**PROBLEM TO WORK ON:** Would you output the whole listing below, exactly as it reads?
......
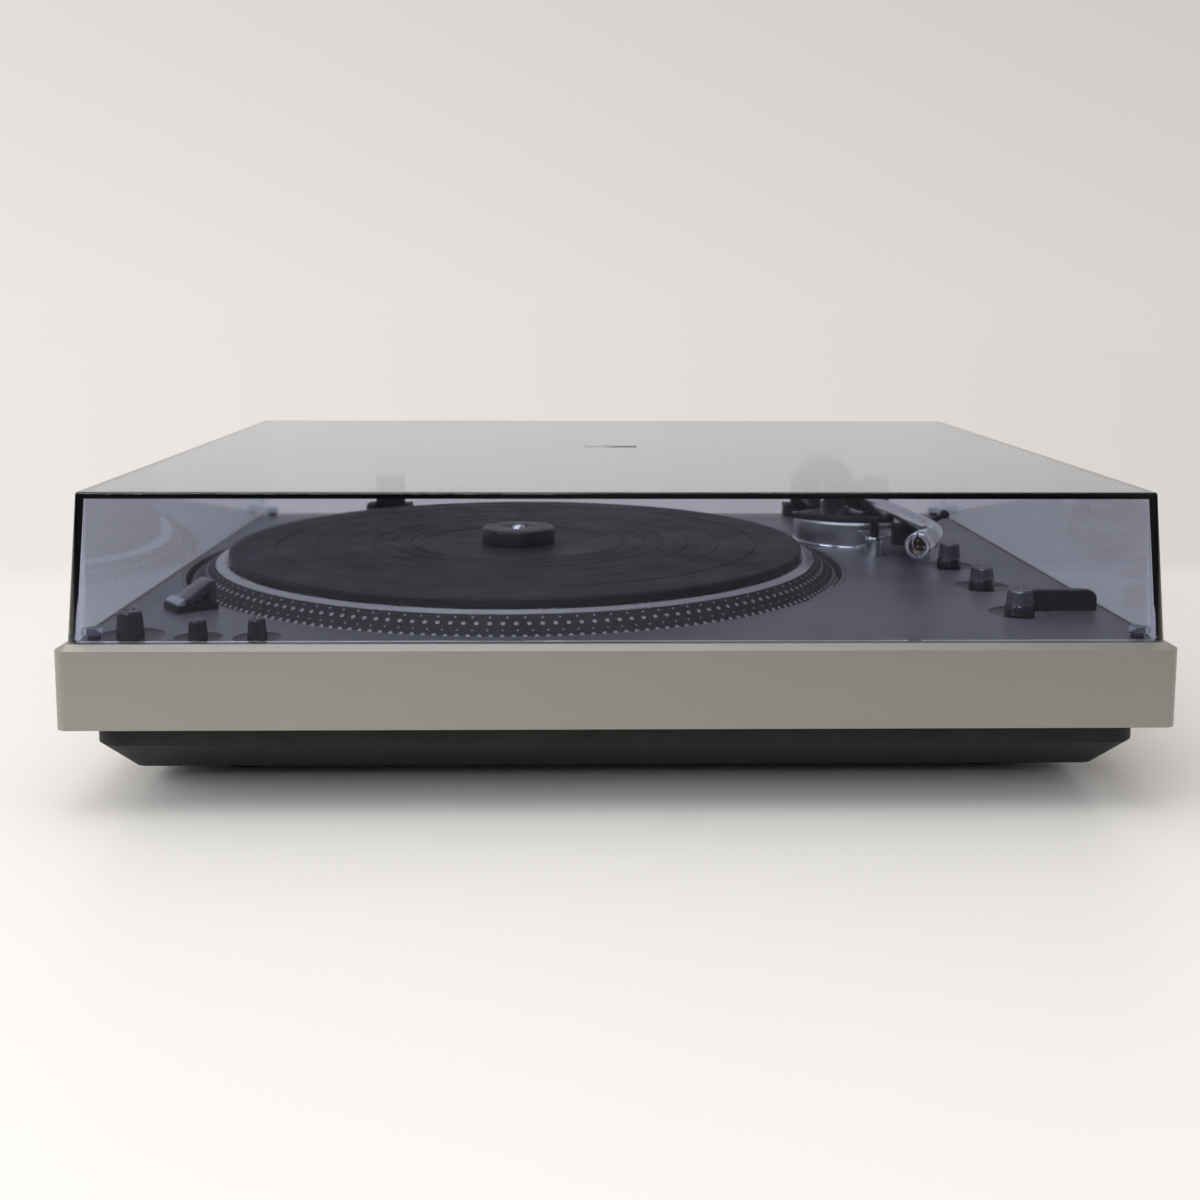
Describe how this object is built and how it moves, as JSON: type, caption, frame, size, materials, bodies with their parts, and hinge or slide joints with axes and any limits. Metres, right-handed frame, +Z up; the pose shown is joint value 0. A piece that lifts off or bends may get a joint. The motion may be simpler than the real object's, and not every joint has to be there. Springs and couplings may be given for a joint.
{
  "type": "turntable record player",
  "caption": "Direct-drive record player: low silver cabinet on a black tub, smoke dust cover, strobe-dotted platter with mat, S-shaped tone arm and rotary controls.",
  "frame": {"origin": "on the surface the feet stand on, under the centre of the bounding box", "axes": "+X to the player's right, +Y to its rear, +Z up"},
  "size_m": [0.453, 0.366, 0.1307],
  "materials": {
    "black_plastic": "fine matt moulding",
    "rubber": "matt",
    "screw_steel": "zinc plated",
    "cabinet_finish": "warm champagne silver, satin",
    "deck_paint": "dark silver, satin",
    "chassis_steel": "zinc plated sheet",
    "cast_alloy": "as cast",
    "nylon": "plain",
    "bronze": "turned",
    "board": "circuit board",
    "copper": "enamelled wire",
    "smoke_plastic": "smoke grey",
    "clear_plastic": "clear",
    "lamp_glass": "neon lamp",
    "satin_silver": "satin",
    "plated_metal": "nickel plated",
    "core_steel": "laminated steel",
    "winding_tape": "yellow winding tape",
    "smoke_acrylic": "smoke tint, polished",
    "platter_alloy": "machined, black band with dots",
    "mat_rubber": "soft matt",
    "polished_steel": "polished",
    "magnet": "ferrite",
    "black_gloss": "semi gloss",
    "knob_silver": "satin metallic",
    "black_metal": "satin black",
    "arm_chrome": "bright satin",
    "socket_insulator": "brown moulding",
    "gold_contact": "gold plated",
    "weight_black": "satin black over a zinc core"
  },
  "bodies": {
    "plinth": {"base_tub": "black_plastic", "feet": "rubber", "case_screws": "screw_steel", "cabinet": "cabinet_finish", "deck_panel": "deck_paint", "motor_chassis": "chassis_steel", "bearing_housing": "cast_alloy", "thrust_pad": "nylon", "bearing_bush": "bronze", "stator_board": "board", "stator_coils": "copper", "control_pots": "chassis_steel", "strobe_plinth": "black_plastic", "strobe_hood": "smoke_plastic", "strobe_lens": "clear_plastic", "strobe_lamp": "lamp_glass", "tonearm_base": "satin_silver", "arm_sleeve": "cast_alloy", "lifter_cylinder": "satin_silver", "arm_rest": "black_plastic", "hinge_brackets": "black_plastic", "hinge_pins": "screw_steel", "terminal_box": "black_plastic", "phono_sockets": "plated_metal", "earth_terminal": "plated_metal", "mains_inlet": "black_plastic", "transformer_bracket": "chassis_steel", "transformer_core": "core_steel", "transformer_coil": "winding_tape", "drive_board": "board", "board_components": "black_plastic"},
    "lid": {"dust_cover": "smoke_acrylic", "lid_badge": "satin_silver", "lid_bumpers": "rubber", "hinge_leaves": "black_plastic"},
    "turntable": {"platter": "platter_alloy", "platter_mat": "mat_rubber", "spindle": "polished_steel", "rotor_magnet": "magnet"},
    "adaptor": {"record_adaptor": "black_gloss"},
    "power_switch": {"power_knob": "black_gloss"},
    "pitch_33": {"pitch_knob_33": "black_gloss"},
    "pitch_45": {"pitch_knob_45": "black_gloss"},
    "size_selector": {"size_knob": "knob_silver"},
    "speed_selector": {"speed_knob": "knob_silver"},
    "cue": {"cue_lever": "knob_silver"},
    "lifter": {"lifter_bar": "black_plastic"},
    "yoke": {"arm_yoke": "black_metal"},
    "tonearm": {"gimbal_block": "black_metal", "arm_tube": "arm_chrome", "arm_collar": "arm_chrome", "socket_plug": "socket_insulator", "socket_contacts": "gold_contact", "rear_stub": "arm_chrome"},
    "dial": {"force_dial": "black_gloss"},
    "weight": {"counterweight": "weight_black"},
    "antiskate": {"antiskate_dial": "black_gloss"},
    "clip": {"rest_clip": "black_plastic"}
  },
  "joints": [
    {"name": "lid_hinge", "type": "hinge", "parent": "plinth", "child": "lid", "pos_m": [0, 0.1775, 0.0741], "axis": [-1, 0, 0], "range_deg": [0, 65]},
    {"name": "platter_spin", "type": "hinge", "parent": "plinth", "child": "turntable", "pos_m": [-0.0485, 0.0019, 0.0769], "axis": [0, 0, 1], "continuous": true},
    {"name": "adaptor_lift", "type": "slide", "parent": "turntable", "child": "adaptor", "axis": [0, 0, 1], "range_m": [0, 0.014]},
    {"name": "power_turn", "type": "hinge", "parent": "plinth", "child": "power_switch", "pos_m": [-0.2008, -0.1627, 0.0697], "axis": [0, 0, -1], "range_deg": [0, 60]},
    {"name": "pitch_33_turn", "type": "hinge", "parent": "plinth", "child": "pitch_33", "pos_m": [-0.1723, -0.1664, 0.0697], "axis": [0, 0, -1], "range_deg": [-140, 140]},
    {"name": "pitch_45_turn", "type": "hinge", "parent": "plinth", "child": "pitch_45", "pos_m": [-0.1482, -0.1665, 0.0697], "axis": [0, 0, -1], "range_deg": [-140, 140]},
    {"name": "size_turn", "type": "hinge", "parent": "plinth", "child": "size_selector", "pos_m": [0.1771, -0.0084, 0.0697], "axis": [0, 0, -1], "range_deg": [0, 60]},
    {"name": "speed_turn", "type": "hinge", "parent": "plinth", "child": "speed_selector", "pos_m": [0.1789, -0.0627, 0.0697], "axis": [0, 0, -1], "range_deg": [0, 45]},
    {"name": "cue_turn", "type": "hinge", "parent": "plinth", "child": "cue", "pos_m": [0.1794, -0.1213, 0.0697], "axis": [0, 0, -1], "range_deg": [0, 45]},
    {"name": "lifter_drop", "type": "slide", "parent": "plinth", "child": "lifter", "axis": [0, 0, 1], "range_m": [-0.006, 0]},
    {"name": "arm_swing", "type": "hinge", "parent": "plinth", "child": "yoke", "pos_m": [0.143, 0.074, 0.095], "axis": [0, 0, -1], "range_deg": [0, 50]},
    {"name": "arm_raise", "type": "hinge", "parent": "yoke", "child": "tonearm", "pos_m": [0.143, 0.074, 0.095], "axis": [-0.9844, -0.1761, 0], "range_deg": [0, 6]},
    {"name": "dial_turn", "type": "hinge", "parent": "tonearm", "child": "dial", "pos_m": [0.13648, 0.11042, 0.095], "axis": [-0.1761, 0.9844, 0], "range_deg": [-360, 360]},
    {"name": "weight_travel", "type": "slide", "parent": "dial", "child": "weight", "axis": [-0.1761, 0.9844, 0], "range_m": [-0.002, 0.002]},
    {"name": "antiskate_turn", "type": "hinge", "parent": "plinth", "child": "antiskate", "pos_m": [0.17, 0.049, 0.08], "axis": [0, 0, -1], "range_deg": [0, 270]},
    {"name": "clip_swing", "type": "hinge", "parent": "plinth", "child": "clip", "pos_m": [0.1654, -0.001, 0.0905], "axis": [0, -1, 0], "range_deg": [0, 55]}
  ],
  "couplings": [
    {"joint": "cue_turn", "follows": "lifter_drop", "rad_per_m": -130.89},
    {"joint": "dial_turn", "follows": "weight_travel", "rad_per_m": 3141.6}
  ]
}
......
**RESPONSE:**
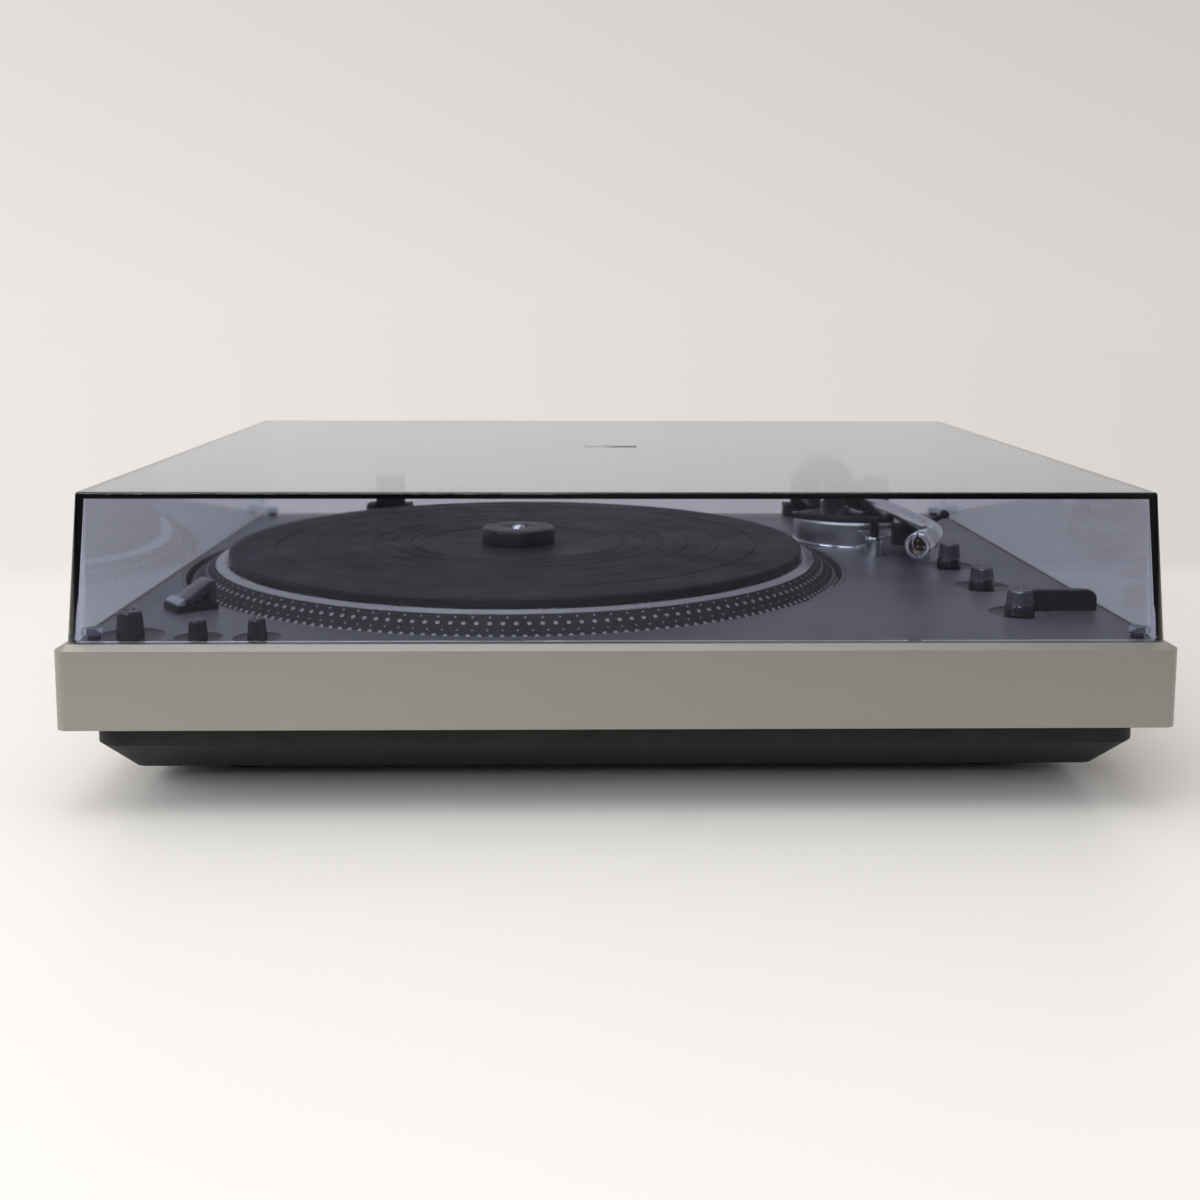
Describe how this object is built and how it moves, as JSON: type, caption, frame, size, materials, bodies with their parts, and hinge or slide joints with axes and any limits. Metres, right-handed frame, +Z up; the pose shown is joint value 0. A piece that lifts off or bends may get a joint. The motion may be simpler than the real object's, and not every joint has to be there. Springs and couplings may be given for a joint.
{
  "type": "turntable record player",
  "caption": "Direct-drive record player: low silver cabinet on a black tub, smoke dust cover, strobe-dotted platter with mat, S-shaped tone arm and rotary controls.",
  "frame": {"origin": "on the surface the feet stand on, under the centre of the bounding box", "axes": "+X to the player's right, +Y to its rear, +Z up"},
  "size_m": [0.453, 0.366, 0.1307],
  "materials": {
    "black_plastic": "fine matt moulding",
    "rubber": "matt",
    "screw_steel": "zinc plated",
    "cabinet_finish": "warm champagne silver, satin",
    "deck_paint": "dark silver, satin",
    "chassis_steel": "zinc plated sheet",
    "cast_alloy": "as cast",
    "nylon": "plain",
    "bronze": "turned",
    "board": "circuit board",
    "copper": "enamelled wire",
    "smoke_plastic": "smoke grey",
    "clear_plastic": "clear",
    "lamp_glass": "neon lamp",
    "satin_silver": "satin",
    "plated_metal": "nickel plated",
    "core_steel": "laminated steel",
    "winding_tape": "yellow winding tape",
    "smoke_acrylic": "smoke tint, polished",
    "platter_alloy": "machined, black band with dots",
    "mat_rubber": "soft matt",
    "polished_steel": "polished",
    "magnet": "ferrite",
    "black_gloss": "semi gloss",
    "knob_silver": "satin metallic",
    "black_metal": "satin black",
    "arm_chrome": "bright satin",
    "socket_insulator": "brown moulding",
    "gold_contact": "gold plated",
    "weight_black": "satin black over a zinc core"
  },
  "bodies": {
    "plinth": {"base_tub": "black_plastic", "feet": "rubber", "case_screws": "screw_steel", "cabinet": "cabinet_finish", "deck_panel": "deck_paint", "motor_chassis": "chassis_steel", "bearing_housing": "cast_alloy", "thrust_pad": "nylon", "bearing_bush": "bronze", "stator_board": "board", "stator_coils": "copper", "control_pots": "chassis_steel", "strobe_plinth": "black_plastic", "strobe_hood": "smoke_plastic", "strobe_lens": "clear_plastic", "strobe_lamp": "lamp_glass", "tonearm_base": "satin_silver", "arm_sleeve": "cast_alloy", "lifter_cylinder": "satin_silver", "arm_rest": "black_plastic", "hinge_brackets": "black_plastic", "hinge_pins": "screw_steel", "terminal_box": "black_plastic", "phono_sockets": "plated_metal", "earth_terminal": "plated_metal", "mains_inlet": "black_plastic", "transformer_bracket": "chassis_steel", "transformer_core": "core_steel", "transformer_coil": "winding_tape", "drive_board": "board", "board_components": "black_plastic"},
    "lid": {"dust_cover": "smoke_acrylic", "lid_badge": "satin_silver", "lid_bumpers": "rubber", "hinge_leaves": "black_plastic"},
    "turntable": {"platter": "platter_alloy", "platter_mat": "mat_rubber", "spindle": "polished_steel", "rotor_magnet": "magnet"},
    "adaptor": {"record_adaptor": "black_gloss"},
    "power_switch": {"power_knob": "black_gloss"},
    "pitch_33": {"pitch_knob_33": "black_gloss"},
    "pitch_45": {"pitch_knob_45": "black_gloss"},
    "size_selector": {"size_knob": "knob_silver"},
    "speed_selector": {"speed_knob": "knob_silver"},
    "cue": {"cue_lever": "knob_silver"},
    "lifter": {"lifter_bar": "black_plastic"},
    "yoke": {"arm_yoke": "black_metal"},
    "tonearm": {"gimbal_block": "black_metal", "arm_tube": "arm_chrome", "arm_collar": "arm_chrome", "socket_plug": "socket_insulator", "socket_contacts": "gold_contact", "rear_stub": "arm_chrome"},
    "dial": {"force_dial": "black_gloss"},
    "weight": {"counterweight": "weight_black"},
    "antiskate": {"antiskate_dial": "black_gloss"},
    "clip": {"rest_clip": "black_plastic"}
  },
  "joints": [
    {"name": "lid_hinge", "type": "hinge", "parent": "plinth", "child": "lid", "pos_m": [0, 0.1775, 0.0741], "axis": [-1, 0, 0], "range_deg": [0, 65]},
    {"name": "platter_spin", "type": "hinge", "parent": "plinth", "child": "turntable", "pos_m": [-0.0485, 0.0019, 0.0769], "axis": [0, 0, 1], "continuous": true},
    {"name": "adaptor_lift", "type": "slide", "parent": "turntable", "child": "adaptor", "axis": [0, 0, 1], "range_m": [0, 0.014]},
    {"name": "power_turn", "type": "hinge", "parent": "plinth", "child": "power_switch", "pos_m": [-0.2008, -0.1627, 0.0697], "axis": [0, 0, -1], "range_deg": [0, 60]},
    {"name": "pitch_33_turn", "type": "hinge", "parent": "plinth", "child": "pitch_33", "pos_m": [-0.1723, -0.1664, 0.0697], "axis": [0, 0, -1], "range_deg": [-140, 140]},
    {"name": "pitch_45_turn", "type": "hinge", "parent": "plinth", "child": "pitch_45", "pos_m": [-0.1482, -0.1665, 0.0697], "axis": [0, 0, -1], "range_deg": [-140, 140]},
    {"name": "size_turn", "type": "hinge", "parent": "plinth", "child": "size_selector", "pos_m": [0.1771, -0.0084, 0.0697], "axis": [0, 0, -1], "range_deg": [0, 60]},
    {"name": "speed_turn", "type": "hinge", "parent": "plinth", "child": "speed_selector", "pos_m": [0.1789, -0.0627, 0.0697], "axis": [0, 0, -1], "range_deg": [0, 45]},
    {"name": "cue_turn", "type": "hinge", "parent": "plinth", "child": "cue", "pos_m": [0.1794, -0.1213, 0.0697], "axis": [0, 0, -1], "range_deg": [0, 45]},
    {"name": "lifter_drop", "type": "slide", "parent": "plinth", "child": "lifter", "axis": [0, 0, 1], "range_m": [-0.006, 0]},
    {"name": "arm_swing", "type": "hinge", "parent": "plinth", "child": "yoke", "pos_m": [0.143, 0.074, 0.095], "axis": [0, 0, -1], "range_deg": [0, 50]},
    {"name": "arm_raise", "type": "hinge", "parent": "yoke", "child": "tonearm", "pos_m": [0.143, 0.074, 0.095], "axis": [-0.9844, -0.1761, 0], "range_deg": [0, 6]},
    {"name": "dial_turn", "type": "hinge", "parent": "tonearm", "child": "dial", "pos_m": [0.13648, 0.11042, 0.095], "axis": [-0.1761, 0.9844, 0], "range_deg": [-360, 360]},
    {"name": "weight_travel", "type": "slide", "parent": "dial", "child": "weight", "axis": [-0.1761, 0.9844, 0], "range_m": [-0.002, 0.002]},
    {"name": "antiskate_turn", "type": "hinge", "parent": "plinth", "child": "antiskate", "pos_m": [0.17, 0.049, 0.08], "axis": [0, 0, -1], "range_deg": [0, 270]},
    {"name": "clip_swing", "type": "hinge", "parent": "plinth", "child": "clip", "pos_m": [0.1654, -0.001, 0.0905], "axis": [0, -1, 0], "range_deg": [0, 55]}
  ],
  "couplings": [
    {"joint": "cue_turn", "follows": "lifter_drop", "rad_per_m": -130.89},
    {"joint": "dial_turn", "follows": "weight_travel", "rad_per_m": 3141.6}
  ]
}